> [PROBLEM REQUIREMENTS] Give the data below again, word for word.
-- start DATA LINES --
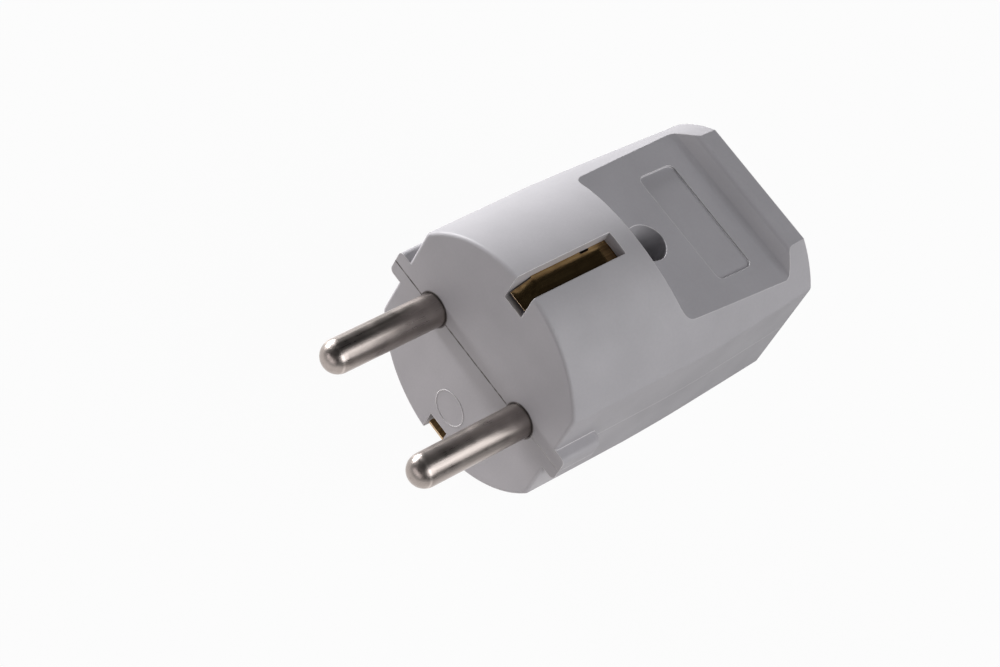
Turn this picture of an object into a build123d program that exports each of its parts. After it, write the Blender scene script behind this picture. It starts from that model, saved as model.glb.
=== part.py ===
from build123d import *
from math import sqrt
import os

os.makedirs("parts", exist_ok=True)

# An earthed two-pin mains plug for wiring by hand, in millimetres.
# The origin is the middle of the front face, between the two contact pins.
# X runs along the line of the pins, Y backwards into the body, Z upwards.
# The body is two shells that meet on the plane through both pins.

# Contact pins
pin_diameter = 4.8
pin_spacing = 19.0
pin_reach = 19.0
pin_groove_length = 1.0
pin_groove_depth = 0.2
pin_head_diameter = 7.6
pin_head_length = 9.0
pin_head_flats = 6.6
pin_collar_length = 3.0
pin_collar_wall = 1.5

# Body outline: depths are measured inwards from the round front
body_length = 45.8
body_radius = 18.4
rear_taper = 0.9
taper_start = 18.0
side_flat_depth = 2.3
rear_flat_depth = 3.55
narrowing_start = 25.0
narrowing_bend_radius = 180.0
side_edge_radius = 1.2
front_edge_radius = 0.5
rear_edge_chamfer = 0.4
wall = 2.4
front_wall = 3.2

# Guide ribs on the sides of the front
rib_length = 7.4
rib_half_thickness = 2.2
rib_inset = 0.3
rib_corner_radius = 1.5
rib_edge_radius = 0.8

# Finger grips, one on each shell
step_top = 19.4
step_foot = 21.4
grip_front_depth = 4.95
grip_rear_depth = 6.6
grip_foot_radius = 2.5
ramp_length = 1.25
rim_length = 3.4
rim_depth = 3.86
rim_rear_depth = 3.9
ramp_radius = 0.9
label_half_width = 9.0
label_length = 6.7
label_to_ramp = 3.55
label_depth = 0.3
label_corner_radius = 1.0

# Earth slots and earth strap
slot_width = 3.58
slot_length = 16.5
slot_depth = 4.58
lower_slot_depth = 3.58
strap_depth = 1.95
strap_thickness = 0.6
strap_width = 5.2
strap_web_front = 17.4
strap_bend_radius = 1.0
tongue_width = 3.1
tongue_front = 0.45
tongue_length = 2.85
tongue_drop = 1.5
lower_tongue_rise = 0.8
strap_notch_start = 12.0
strap_notch_length = 1.5
strap_notch_depth = 1.1

# Earth terminal block, riveted to the strap between the pins
block_width = 6.0
block_length = 7.0
block_top = 3.3
block_bottom = -5.0
block_edge = 0.3
rivet_height = -3.4
rivet_diameter = 2.0
rivet_head_diameter = 3.2
rivet_head_height = 0.7

# Terminals
wire_hole_diameter = 3.0
wire_hole_depth = 7.0
terminal_setback = 3.1
terminal_screw_length = 2.4
terminal_head_diameter = 4.4
terminal_head_height = 1.6
wire_plate_width = 2.0
wire_plate_thickness = 0.3
wire_plate_height = 0.75
wire_plate_hook = 0.7

# Closing screw, its washer and nut, and their bosses
closing_screw_at = 24.6
access_hole_diameter = 5.9
access_floor = 4.0
closing_boss_wall = 1.3
closing_screw_length = 10.0
washer_thickness = 0.5
nut_across_flats = 5.5
nut_height = 2.4

# Threads and drives
thread_diameter = 3.0
screw_head_diameter = 5.4
screw_head_height = 2.0
screw_tip_edge = 0.35
drive_slot_width = 0.8
drive_slot_depth = 0.9

# Cord entry and cord clamp
cord_hole_diameter = 8.8
cord_hole_mouth = 0.8
cord_collar_length = 2.0
cord_collar_wall = 1.6
cord_seat_diameter = 8.2
clamp_from_rear = 9.6
clamp_width = 5.4
clamp_screw_spacing = 17.6
clamp_half_length = 11.4
clamp_foot_thickness = 2.6
clamp_foot_height = -0.8
clamp_arch_wall = 2.2
clamp_tooth_height = 0.6
clamp_tooth_width = 1.2
clamp_tooth_reach = 2.0
clamp_corner_radius = 1.0
clamp_screw_diameter = 2.9
clamp_screw_length = 11.0
clamp_boss_diameter = 6.0
cradle_spacing = 8.4

# Inner ribs and locating posts
inner_rib_thickness = 1.5
mid_rib_setback = 1.9
partition_inner = 3.8
partition_thickness = 1.2
keeper_thickness = 1.2
keeper_width = 6.0
wire_gap_diameter = 4.2
post_diameter = 2.4
post_height = 2.0
post_pillar_diameter = 5.0
post_inset = 4.5
post_y = 27.6

# Clearances
running_gap = 0.05
seat_gap = 0.1
free_gap = 0.3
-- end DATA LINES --
> [EXERCISE OUTPUT]
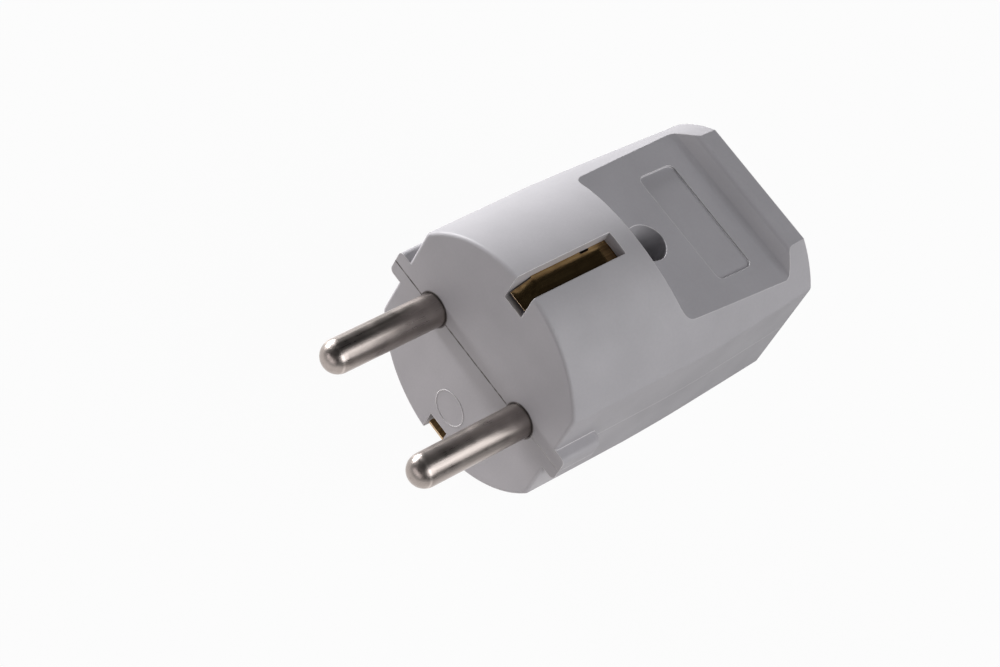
Turn this picture of an object into a build123d program that exports each of its parts. After it, write the Blender scene script behind this picture. It starts from that model, saved as model.glb.
=== part.py ===
from build123d import *
from math import sqrt
import os

os.makedirs("parts", exist_ok=True)

# An earthed two-pin mains plug for wiring by hand, in millimetres.
# The origin is the middle of the front face, between the two contact pins.
# X runs along the line of the pins, Y backwards into the body, Z upwards.
# The body is two shells that meet on the plane through both pins.

# Contact pins
pin_diameter = 4.8
pin_spacing = 19.0
pin_reach = 19.0
pin_groove_length = 1.0
pin_groove_depth = 0.2
pin_head_diameter = 7.6
pin_head_length = 9.0
pin_head_flats = 6.6
pin_collar_length = 3.0
pin_collar_wall = 1.5

# Body outline: depths are measured inwards from the round front
body_length = 45.8
body_radius = 18.4
rear_taper = 0.9
taper_start = 18.0
side_flat_depth = 2.3
rear_flat_depth = 3.55
narrowing_start = 25.0
narrowing_bend_radius = 180.0
side_edge_radius = 1.2
front_edge_radius = 0.5
rear_edge_chamfer = 0.4
wall = 2.4
front_wall = 3.2

# Guide ribs on the sides of the front
rib_length = 7.4
rib_half_thickness = 2.2
rib_inset = 0.3
rib_corner_radius = 1.5
rib_edge_radius = 0.8

# Finger grips, one on each shell
step_top = 19.4
step_foot = 21.4
grip_front_depth = 4.95
grip_rear_depth = 6.6
grip_foot_radius = 2.5
ramp_length = 1.25
rim_length = 3.4
rim_depth = 3.86
rim_rear_depth = 3.9
ramp_radius = 0.9
label_half_width = 9.0
label_length = 6.7
label_to_ramp = 3.55
label_depth = 0.3
label_corner_radius = 1.0

# Earth slots and earth strap
slot_width = 3.58
slot_length = 16.5
slot_depth = 4.58
lower_slot_depth = 3.58
strap_depth = 1.95
strap_thickness = 0.6
strap_width = 5.2
strap_web_front = 17.4
strap_bend_radius = 1.0
tongue_width = 3.1
tongue_front = 0.45
tongue_length = 2.85
tongue_drop = 1.5
lower_tongue_rise = 0.8
strap_notch_start = 12.0
strap_notch_length = 1.5
strap_notch_depth = 1.1

# Earth terminal block, riveted to the strap between the pins
block_width = 6.0
block_length = 7.0
block_top = 3.3
block_bottom = -5.0
block_edge = 0.3
rivet_height = -3.4
rivet_diameter = 2.0
rivet_head_diameter = 3.2
rivet_head_height = 0.7

# Terminals
wire_hole_diameter = 3.0
wire_hole_depth = 7.0
terminal_setback = 3.1
terminal_screw_length = 2.4
terminal_head_diameter = 4.4
terminal_head_height = 1.6
wire_plate_width = 2.0
wire_plate_thickness = 0.3
wire_plate_height = 0.75
wire_plate_hook = 0.7

# Closing screw, its washer and nut, and their bosses
closing_screw_at = 24.6
access_hole_diameter = 5.9
access_floor = 4.0
closing_boss_wall = 1.3
closing_screw_length = 10.0
washer_thickness = 0.5
nut_across_flats = 5.5
nut_height = 2.4

# Threads and drives
thread_diameter = 3.0
screw_head_diameter = 5.4
screw_head_height = 2.0
screw_tip_edge = 0.35
drive_slot_width = 0.8
drive_slot_depth = 0.9

# Cord entry and cord clamp
cord_hole_diameter = 8.8
cord_hole_mouth = 0.8
cord_collar_length = 2.0
cord_collar_wall = 1.6
cord_seat_diameter = 8.2
clamp_from_rear = 9.6
clamp_width = 5.4
clamp_screw_spacing = 17.6
clamp_half_length = 11.4
clamp_foot_thickness = 2.6
clamp_foot_height = -0.8
clamp_arch_wall = 2.2
clamp_tooth_height = 0.6
clamp_tooth_width = 1.2
clamp_tooth_reach = 2.0
clamp_corner_radius = 1.0
clamp_screw_diameter = 2.9
clamp_screw_length = 11.0
clamp_boss_diameter = 6.0
cradle_spacing = 8.4

# Inner ribs and locating posts
inner_rib_thickness = 1.5
mid_rib_setback = 1.9
partition_inner = 3.8
partition_thickness = 1.2
keeper_thickness = 1.2
keeper_width = 6.0
wire_gap_diameter = 4.2
post_diameter = 2.4
post_height = 2.0
post_pillar_diameter = 5.0
post_inset = 4.5
post_y = 27.6

# Clearances
running_gap = 0.05
seat_gap = 0.1
free_gap = 0.3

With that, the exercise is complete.